**TASK OBJECTIVE:**
Using the listing below, select the lines with the word "hinge" and copy them.

======== GIVEN MATERIAL

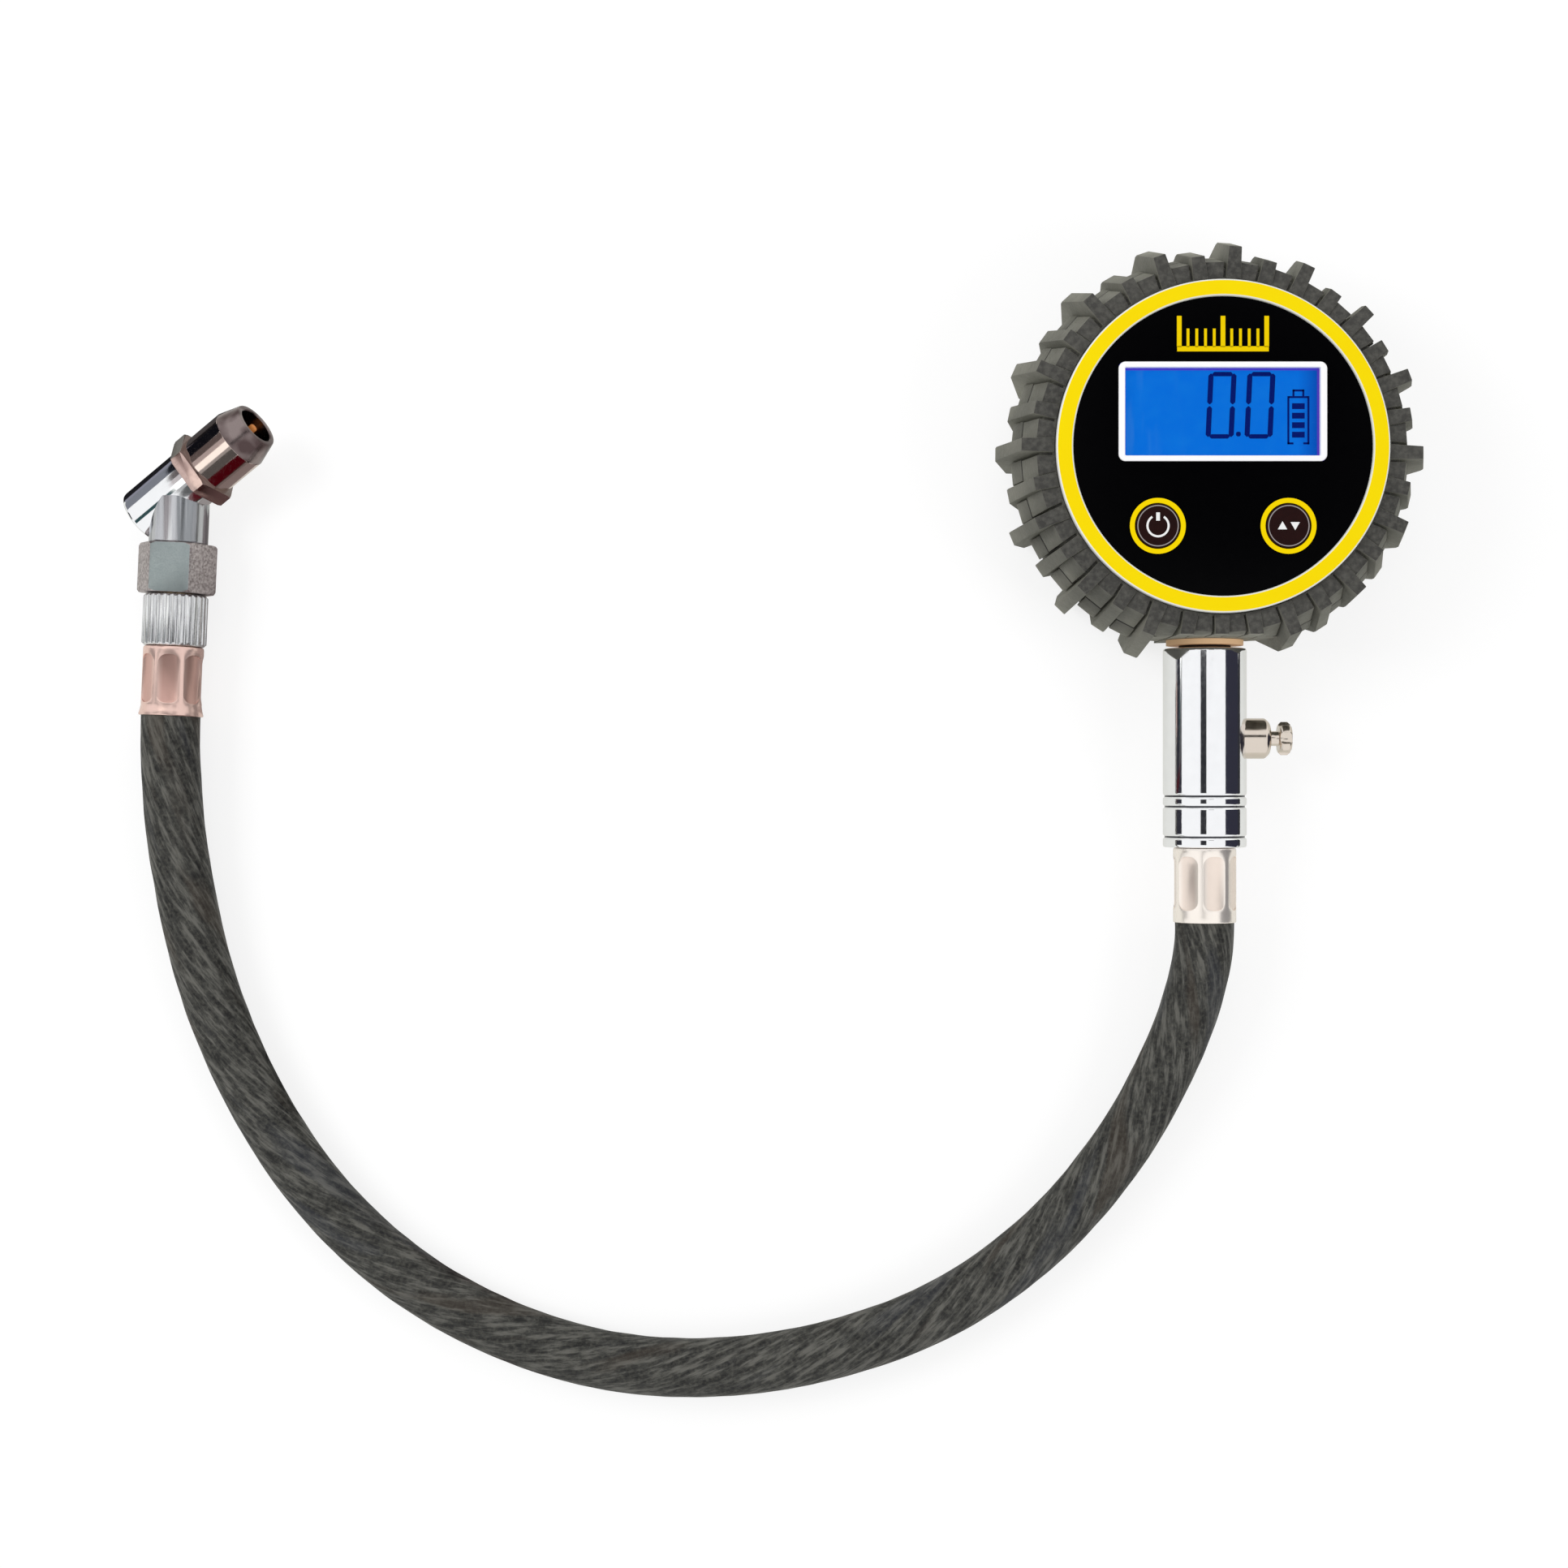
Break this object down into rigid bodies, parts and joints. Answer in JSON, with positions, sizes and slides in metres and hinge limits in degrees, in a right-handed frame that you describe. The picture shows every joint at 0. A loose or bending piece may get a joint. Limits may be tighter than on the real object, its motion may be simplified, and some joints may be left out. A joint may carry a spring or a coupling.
{
  "type": "digital tyre pressure gauge",
  "caption": "Round digital tyre pressure gauge in a tyre-shaped rubber boot, with a bleed valve on its stem and a short hose to an angled swivel chuck.",
  "frame": {"origin": "centre of the gauge head's flat back, on the surface that the gauge lies on", "axes": "+Z out of the dial, +Y to the top of the dial and +X to its right; the stem leaves along -Y and the chuck lies on the -X side"},
  "size_m": [0.2881, 0.2561, 0.039],
  "materials": {
    "boot": "matte moulded rubber",
    "case_back": "fine textured",
    "case_front": "fine textured",
    "case_gasket": "matte",
    "bezel_ring": "yellow, satin",
    "dial_panel": "black printed panel",
    "display_frame": "white, smooth",
    "display_window": "clear",
    "lcd_glass": "blue lit display",
    "lcd_backlight": "clear light guide",
    "lcd_holder": "moulded",
    "lcd_strips": "elastomer",
    "circuit_board": "solder resist",
    "board_parts": "moulded",
    "power_button": "dark, satin",
    "power_ring": "yellow, satin",
    "power_dome": "silicone",
    "unit_button": "dark, satin",
    "unit_ring": "yellow, satin",
    "unit_dome": "silicone",
    "battery_cells": "sleeved",
    "battery_contacts": "plated",
    "battery_wires": "insulation",
    "battery_door": "fine textured",
    "door_screw": "plated",
    "case_screws": "plated",
    "port_fitting": "turned",
    "port_nut": "turned",
    "port_washer": "fibre",
    "port_seal": "black",
    "pressure_sensor": "drawn can",
    "sensor_wires": "insulation",
    "stem_body": "mirror plated",
    "bleed_boss": "nickel plated",
    "bleed_knob": "nickel plated",
    "bleed_spring": "drawn wire",
    "bleed_seal": "black",
    "gauge_barb": "turned",
    "gauge_ferrule": "pale nickel rose, crimped",
    "hose": "wrapped, matte",
    "chuck_ferrule": "copper rose, crimped",
    "chuck_barb": "turned",
    "knurled_collar": "straight knurl",
    "swivel_oring": "black",
    "swivel_clip": "spring steel",
    "swivel_nut": "matte zinc grey",
    "chuck_body": "mirror plated",
    "chuck_nose": "bronze-grey plated",
    "chuck_seal": "black",
    "depressor_pin": "turned",
    "depressor_spring": "drawn wire"
  },
  "bodies": {
    "gauge": {"boot": "boot", "case_back": "case_back", "case_front": "case_front", "case_gasket": "case_gasket", "bezel_ring": "bezel_ring", "dial_panel": "dial_panel", "display_frame": "display_frame", "display_window": "display_window", "lcd_glass": "lcd_glass", "lcd_backlight": "lcd_backlight", "lcd_holder": "lcd_holder", "lcd_strips": "lcd_strips", "circuit_board": "circuit_board", "board_parts": "board_parts", "power_ring": "power_ring", "power_dome": "power_dome", "unit_ring": "unit_ring", "unit_dome": "unit_dome", "battery_cells": "battery_cells", "battery_contacts": "battery_contacts", "battery_wires": "battery_wires", "battery_door": "battery_door", "door_screw": "door_screw", "case_screws": "case_screws", "port_fitting": "port_fitting", "port_nut": "port_nut", "port_washer": "port_washer", "port_seal": "port_seal", "pressure_sensor": "pressure_sensor", "sensor_wires": "sensor_wires", "stem_body": "stem_body", "bleed_boss": "bleed_boss", "bleed_spring": "bleed_spring", "gauge_barb": "gauge_barb", "gauge_ferrule": "gauge_ferrule", "hose": "hose", "chuck_ferrule": "chuck_ferrule", "chuck_barb": "chuck_barb", "knurled_collar": "knurled_collar", "swivel_oring": "swivel_oring", "swivel_clip": "swivel_clip"},
    "power_button": {"power_button": "power_button"},
    "unit_button": {"unit_button": "unit_button"},
    "bleed_knob": {"bleed_knob": "bleed_knob", "bleed_seal": "bleed_seal"},
    "chuck": {"swivel_nut": "swivel_nut", "chuck_body": "chuck_body", "chuck_nose": "chuck_nose", "chuck_seal": "chuck_seal", "depressor_spring": "depressor_spring"},
    "depressor": {"depressor_pin": "depressor_pin"}
  },
  "joints": [
    {"name": "power_press", "type": "slide", "parent": "gauge", "child": "power_button", "axis": [0, 0, -1], "range_m": [0, 0.0008], "stiffness_N_per_m": 1500, "deforming": ["power_dome"]},
    {"name": "unit_press", "type": "slide", "parent": "gauge", "child": "unit_button", "axis": [0, 0, -1], "range_m": [0, 0.0008], "stiffness_N_per_m": 1500, "deforming": ["unit_dome"]},
    {"name": "bleed_press", "type": "slide", "parent": "gauge", "child": "bleed_knob", "axis": [-1, 0, 0], "range_m": [0, 0.0016], "stiffness_N_per_m": 2000, "deforming": ["bleed_spring"]},
    {"name": "chuck_swivel", "type": "hinge", "parent": "gauge", "child": "chuck", "pos_m": [-0.2283, -0.0058, 0.01], "axis": [0.0436, 0.999, 0], "continuous": true},
    {"name": "depressor_press", "type": "slide", "parent": "chuck", "child": "depressor", "axis": [-0.775, -0.5545, -0.3031], "range_m": [0, 0.0015], "stiffness_N_per_m": 1500, "deforming": ["depressor_spring"]}
  ]
}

================

**RESULT:**
Break this object down into rigid bodies, parts and joints. Answer in JSON, with positions, sizes and slides in metres and hinge limits in degrees, in a right-handed frame that you describe. The picture shows every joint at 0. A loose or bending piece may get a joint. Limits may be tighter than on the real object, its motion may be simplified, and some joints may be left out. A joint may carry a spring or a coupling.
    {"name": "chuck_swivel", "type": "hinge", "parent": "gauge", "child": "chuck", "pos_m": [-0.2283, -0.0058, 0.01], "axis": [0.0436, 0.999, 0], "continuous": true},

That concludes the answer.